Given task: Copy every line from the material below that holds "into".

Entries supplied:

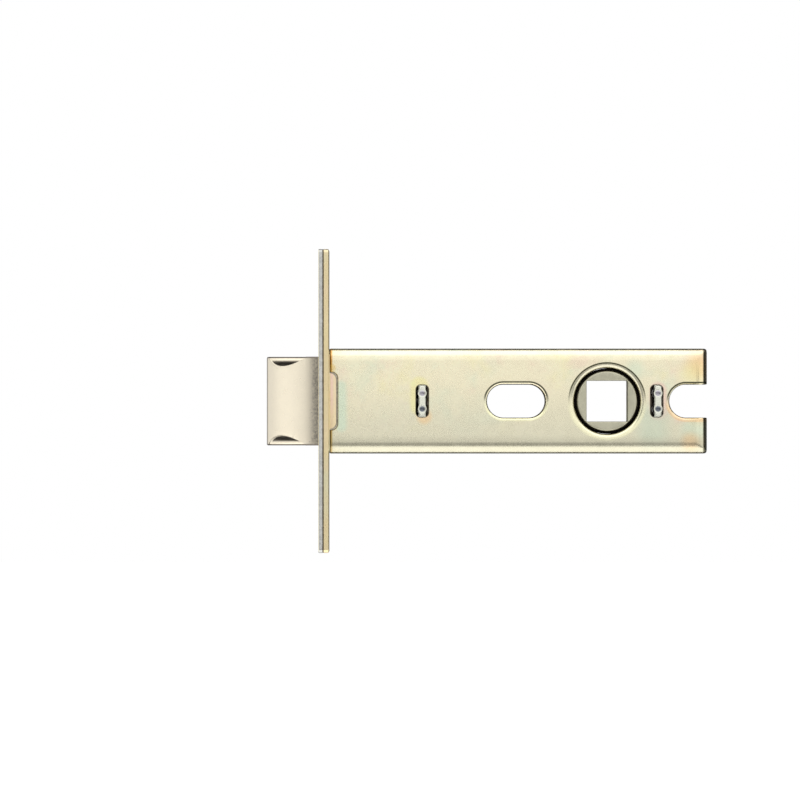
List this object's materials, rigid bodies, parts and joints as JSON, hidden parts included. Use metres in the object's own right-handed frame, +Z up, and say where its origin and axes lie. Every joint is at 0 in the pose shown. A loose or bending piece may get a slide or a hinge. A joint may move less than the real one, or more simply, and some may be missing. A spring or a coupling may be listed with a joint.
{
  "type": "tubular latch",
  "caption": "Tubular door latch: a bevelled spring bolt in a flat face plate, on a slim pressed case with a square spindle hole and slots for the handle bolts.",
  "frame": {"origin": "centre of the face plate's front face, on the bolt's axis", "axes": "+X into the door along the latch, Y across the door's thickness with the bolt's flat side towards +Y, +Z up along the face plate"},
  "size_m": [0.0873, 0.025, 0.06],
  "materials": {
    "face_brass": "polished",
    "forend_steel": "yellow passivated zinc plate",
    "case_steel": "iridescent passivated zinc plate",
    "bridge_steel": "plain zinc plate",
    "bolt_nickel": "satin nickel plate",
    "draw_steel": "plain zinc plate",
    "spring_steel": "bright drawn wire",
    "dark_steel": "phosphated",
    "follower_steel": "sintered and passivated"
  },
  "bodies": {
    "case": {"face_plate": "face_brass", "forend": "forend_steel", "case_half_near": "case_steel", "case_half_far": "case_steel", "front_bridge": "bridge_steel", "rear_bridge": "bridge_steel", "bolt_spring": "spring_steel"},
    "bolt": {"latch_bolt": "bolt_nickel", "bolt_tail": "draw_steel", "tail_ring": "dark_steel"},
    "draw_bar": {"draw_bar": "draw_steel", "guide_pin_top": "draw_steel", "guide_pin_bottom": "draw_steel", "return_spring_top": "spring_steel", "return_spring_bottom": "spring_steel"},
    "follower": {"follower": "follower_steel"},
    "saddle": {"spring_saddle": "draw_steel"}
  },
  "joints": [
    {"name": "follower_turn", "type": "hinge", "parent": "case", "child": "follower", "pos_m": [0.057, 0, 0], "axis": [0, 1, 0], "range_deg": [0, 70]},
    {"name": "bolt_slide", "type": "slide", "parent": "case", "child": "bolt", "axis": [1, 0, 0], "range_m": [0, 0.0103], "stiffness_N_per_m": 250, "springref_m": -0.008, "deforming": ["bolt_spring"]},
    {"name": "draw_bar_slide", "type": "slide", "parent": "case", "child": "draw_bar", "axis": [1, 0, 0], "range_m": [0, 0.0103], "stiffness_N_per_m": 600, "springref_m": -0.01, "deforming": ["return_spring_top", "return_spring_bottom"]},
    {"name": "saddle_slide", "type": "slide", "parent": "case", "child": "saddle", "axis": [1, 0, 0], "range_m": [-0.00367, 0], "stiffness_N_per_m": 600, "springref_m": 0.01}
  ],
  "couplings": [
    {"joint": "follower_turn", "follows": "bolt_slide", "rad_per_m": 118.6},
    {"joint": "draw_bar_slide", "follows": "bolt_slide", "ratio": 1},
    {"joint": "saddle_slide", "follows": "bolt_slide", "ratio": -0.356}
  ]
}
==
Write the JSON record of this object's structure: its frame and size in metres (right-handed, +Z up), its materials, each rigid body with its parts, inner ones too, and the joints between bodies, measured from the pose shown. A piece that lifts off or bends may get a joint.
---
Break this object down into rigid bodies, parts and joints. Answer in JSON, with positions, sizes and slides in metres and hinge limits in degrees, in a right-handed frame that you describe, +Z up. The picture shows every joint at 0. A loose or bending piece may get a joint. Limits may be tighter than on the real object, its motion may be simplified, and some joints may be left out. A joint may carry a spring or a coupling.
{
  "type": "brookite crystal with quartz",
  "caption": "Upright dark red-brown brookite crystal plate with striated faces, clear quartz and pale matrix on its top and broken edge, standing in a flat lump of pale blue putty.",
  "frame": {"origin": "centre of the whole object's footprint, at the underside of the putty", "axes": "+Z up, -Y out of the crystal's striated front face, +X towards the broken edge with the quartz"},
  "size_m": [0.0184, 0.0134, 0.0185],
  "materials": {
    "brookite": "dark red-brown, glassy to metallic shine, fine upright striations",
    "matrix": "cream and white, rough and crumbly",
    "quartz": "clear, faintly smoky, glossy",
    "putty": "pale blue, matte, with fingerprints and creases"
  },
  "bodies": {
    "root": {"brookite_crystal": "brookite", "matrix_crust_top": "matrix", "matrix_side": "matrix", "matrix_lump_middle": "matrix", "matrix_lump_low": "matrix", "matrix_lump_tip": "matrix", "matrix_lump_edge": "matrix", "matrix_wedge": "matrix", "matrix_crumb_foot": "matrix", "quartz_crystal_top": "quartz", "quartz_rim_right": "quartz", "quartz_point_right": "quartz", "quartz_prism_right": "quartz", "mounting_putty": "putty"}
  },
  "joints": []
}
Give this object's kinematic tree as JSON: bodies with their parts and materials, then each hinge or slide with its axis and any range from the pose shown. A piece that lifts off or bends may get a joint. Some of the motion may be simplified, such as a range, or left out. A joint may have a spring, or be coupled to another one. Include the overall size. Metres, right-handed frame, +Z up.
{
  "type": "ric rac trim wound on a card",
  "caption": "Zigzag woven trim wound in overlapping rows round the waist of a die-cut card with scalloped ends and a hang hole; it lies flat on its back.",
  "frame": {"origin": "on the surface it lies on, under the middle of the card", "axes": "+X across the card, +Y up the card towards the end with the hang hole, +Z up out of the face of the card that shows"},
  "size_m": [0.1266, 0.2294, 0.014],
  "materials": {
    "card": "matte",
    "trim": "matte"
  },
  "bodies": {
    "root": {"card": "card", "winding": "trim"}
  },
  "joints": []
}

Task solution:
  "frame": {"origin": "centre of the face plate's front face, on the bolt's axis", "axes": "+X into the door along the latch, Y across the door's thickness with the bolt's flat side towards +Y, +Z up along the face plate"},
Break this object down into rigid bodies, parts and joints. Answer in JSON, with positions, sizes and slides in metres and hinge limits in degrees, in a right-handed frame that you describe, +Z up. The picture shows every joint at 0. A loose or bending piece may get a joint. Limits may be tighter than on the real object, its motion may be simplified, and some joints may be left out. A joint may carry a spring or a coupling.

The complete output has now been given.